■ Given exercise
Set down, exactly as written, only the lines starting with the one that holds "attach(thing, body)" and ending with the one that holds "return arrow + grown(arrow, -1)".

■ Data block
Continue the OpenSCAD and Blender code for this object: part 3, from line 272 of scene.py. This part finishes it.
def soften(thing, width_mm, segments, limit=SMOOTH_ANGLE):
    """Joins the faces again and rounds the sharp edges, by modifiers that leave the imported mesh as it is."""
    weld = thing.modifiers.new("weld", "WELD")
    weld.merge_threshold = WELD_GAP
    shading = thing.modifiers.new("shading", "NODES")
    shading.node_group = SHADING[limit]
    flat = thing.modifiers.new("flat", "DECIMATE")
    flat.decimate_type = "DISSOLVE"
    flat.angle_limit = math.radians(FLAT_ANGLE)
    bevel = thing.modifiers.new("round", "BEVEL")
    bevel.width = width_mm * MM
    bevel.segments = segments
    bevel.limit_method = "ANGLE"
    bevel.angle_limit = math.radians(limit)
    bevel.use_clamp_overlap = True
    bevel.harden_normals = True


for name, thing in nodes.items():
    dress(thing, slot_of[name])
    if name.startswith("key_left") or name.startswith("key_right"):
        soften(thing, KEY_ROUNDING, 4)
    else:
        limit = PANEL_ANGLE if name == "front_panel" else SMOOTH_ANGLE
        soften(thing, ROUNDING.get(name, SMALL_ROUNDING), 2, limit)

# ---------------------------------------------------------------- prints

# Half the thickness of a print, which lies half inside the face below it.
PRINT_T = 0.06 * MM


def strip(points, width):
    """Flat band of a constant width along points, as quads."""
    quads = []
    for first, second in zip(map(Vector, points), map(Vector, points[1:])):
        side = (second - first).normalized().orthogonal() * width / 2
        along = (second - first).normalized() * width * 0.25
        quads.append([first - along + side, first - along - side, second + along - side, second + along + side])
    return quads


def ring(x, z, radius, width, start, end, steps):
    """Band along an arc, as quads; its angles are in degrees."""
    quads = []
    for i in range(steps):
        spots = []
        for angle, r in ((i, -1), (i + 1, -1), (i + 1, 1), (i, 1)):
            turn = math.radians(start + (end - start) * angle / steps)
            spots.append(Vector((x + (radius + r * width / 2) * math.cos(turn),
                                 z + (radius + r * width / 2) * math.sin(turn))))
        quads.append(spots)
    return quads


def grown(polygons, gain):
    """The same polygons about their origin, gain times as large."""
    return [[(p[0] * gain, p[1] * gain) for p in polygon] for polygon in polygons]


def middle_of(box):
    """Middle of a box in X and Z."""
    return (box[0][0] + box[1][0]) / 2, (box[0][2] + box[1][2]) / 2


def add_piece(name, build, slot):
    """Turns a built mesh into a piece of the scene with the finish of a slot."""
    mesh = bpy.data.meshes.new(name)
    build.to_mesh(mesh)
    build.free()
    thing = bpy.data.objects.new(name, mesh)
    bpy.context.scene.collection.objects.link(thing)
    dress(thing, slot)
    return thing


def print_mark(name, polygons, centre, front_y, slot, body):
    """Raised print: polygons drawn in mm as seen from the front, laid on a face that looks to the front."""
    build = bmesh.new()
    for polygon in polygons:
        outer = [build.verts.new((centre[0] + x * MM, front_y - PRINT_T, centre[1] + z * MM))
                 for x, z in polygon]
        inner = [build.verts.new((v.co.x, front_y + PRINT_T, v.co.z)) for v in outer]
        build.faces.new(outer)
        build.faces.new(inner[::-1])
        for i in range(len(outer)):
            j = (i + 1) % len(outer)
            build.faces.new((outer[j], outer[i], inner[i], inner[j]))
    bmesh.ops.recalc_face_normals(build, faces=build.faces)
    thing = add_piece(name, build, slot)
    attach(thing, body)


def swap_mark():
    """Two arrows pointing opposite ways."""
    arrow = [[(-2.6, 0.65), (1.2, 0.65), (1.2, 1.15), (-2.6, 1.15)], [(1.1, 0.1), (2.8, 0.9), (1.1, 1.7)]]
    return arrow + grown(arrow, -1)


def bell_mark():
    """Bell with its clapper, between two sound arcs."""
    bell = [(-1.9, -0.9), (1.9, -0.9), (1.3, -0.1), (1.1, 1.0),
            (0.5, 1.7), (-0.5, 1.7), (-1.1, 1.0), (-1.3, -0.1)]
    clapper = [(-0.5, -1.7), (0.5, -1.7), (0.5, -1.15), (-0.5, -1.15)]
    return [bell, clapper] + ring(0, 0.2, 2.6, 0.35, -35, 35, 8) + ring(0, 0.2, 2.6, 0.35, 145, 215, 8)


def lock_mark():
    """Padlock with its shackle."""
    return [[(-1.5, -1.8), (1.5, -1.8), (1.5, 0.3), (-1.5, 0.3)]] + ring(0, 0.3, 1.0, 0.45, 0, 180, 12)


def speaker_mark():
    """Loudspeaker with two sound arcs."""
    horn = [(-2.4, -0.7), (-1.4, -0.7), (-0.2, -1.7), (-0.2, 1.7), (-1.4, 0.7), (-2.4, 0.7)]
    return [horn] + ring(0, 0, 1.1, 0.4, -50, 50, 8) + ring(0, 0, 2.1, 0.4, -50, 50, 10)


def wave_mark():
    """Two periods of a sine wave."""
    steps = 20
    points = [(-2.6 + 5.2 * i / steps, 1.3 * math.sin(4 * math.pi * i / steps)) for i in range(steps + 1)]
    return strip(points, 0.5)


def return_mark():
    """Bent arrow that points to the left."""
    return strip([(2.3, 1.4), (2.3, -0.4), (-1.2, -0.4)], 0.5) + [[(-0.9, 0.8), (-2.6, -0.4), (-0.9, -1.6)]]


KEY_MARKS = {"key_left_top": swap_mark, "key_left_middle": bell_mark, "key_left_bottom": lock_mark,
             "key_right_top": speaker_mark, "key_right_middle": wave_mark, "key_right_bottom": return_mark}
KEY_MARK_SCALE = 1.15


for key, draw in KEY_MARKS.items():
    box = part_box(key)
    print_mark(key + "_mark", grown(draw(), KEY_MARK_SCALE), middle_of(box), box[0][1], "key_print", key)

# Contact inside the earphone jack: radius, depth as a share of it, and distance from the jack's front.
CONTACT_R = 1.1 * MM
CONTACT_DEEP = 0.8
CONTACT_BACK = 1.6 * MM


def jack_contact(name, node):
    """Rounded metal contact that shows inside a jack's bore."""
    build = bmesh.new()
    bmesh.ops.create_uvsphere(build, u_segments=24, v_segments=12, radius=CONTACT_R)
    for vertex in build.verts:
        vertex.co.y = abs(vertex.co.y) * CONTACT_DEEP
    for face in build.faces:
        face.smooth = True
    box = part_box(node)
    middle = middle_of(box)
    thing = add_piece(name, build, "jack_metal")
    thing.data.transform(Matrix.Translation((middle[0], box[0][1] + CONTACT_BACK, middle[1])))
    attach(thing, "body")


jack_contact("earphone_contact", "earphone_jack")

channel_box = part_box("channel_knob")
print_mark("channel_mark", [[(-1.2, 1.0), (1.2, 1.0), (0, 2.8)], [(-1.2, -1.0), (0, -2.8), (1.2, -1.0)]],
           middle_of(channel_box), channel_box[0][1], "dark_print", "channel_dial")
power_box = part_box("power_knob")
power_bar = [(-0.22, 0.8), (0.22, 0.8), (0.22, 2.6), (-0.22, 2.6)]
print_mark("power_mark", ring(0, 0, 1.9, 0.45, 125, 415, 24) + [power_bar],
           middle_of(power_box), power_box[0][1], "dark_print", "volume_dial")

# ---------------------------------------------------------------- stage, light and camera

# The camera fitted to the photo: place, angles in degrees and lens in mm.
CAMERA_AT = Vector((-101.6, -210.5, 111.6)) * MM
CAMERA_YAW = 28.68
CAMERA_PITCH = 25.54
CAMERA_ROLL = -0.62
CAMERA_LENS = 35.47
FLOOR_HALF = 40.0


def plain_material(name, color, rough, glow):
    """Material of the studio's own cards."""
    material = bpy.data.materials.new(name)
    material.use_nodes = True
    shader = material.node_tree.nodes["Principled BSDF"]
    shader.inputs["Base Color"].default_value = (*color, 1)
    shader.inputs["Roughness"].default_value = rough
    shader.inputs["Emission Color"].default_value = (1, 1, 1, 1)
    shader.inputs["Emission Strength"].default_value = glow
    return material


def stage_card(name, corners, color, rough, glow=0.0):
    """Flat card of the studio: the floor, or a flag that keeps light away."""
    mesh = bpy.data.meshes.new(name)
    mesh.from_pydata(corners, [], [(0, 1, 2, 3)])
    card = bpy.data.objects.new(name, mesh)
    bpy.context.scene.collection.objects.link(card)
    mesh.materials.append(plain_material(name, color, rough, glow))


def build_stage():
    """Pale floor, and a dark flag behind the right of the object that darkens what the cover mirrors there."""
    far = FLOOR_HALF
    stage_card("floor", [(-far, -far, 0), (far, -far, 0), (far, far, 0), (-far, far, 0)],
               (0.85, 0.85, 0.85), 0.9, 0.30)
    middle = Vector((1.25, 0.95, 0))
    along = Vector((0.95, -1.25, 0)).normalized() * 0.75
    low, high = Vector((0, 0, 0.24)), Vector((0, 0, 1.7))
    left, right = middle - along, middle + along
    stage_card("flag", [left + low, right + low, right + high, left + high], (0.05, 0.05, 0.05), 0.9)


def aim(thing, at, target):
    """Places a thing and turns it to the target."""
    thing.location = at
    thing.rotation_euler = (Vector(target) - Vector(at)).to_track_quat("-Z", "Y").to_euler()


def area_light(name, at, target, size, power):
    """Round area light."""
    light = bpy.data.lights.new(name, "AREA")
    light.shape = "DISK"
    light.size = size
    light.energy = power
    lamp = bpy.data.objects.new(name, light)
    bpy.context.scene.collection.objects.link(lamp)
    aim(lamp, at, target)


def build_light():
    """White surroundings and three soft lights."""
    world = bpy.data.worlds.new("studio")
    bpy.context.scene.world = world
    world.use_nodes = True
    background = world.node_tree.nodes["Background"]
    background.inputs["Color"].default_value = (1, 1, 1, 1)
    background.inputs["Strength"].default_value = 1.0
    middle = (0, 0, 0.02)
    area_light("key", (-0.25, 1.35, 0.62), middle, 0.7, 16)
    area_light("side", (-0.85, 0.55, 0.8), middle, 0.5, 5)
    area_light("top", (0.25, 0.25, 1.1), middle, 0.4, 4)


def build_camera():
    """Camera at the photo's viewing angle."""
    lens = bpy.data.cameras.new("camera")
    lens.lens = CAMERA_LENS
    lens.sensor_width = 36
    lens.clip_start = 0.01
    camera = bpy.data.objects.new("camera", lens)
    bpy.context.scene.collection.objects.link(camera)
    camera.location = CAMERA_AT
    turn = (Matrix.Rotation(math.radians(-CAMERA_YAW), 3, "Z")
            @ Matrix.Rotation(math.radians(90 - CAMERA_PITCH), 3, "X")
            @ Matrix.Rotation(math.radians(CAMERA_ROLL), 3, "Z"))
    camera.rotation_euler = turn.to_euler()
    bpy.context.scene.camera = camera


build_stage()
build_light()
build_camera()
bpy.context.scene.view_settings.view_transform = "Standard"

■ Exercise solution
    attach(thing, body)


def swap_mark():
    """Two arrows pointing opposite ways."""
    arrow = [[(-2.6, 0.65), (1.2, 0.65), (1.2, 1.15), (-2.6, 1.15)], [(1.1, 0.1), (2.8, 0.9), (1.1, 1.7)]]
    return arrow + grown(arrow, -1)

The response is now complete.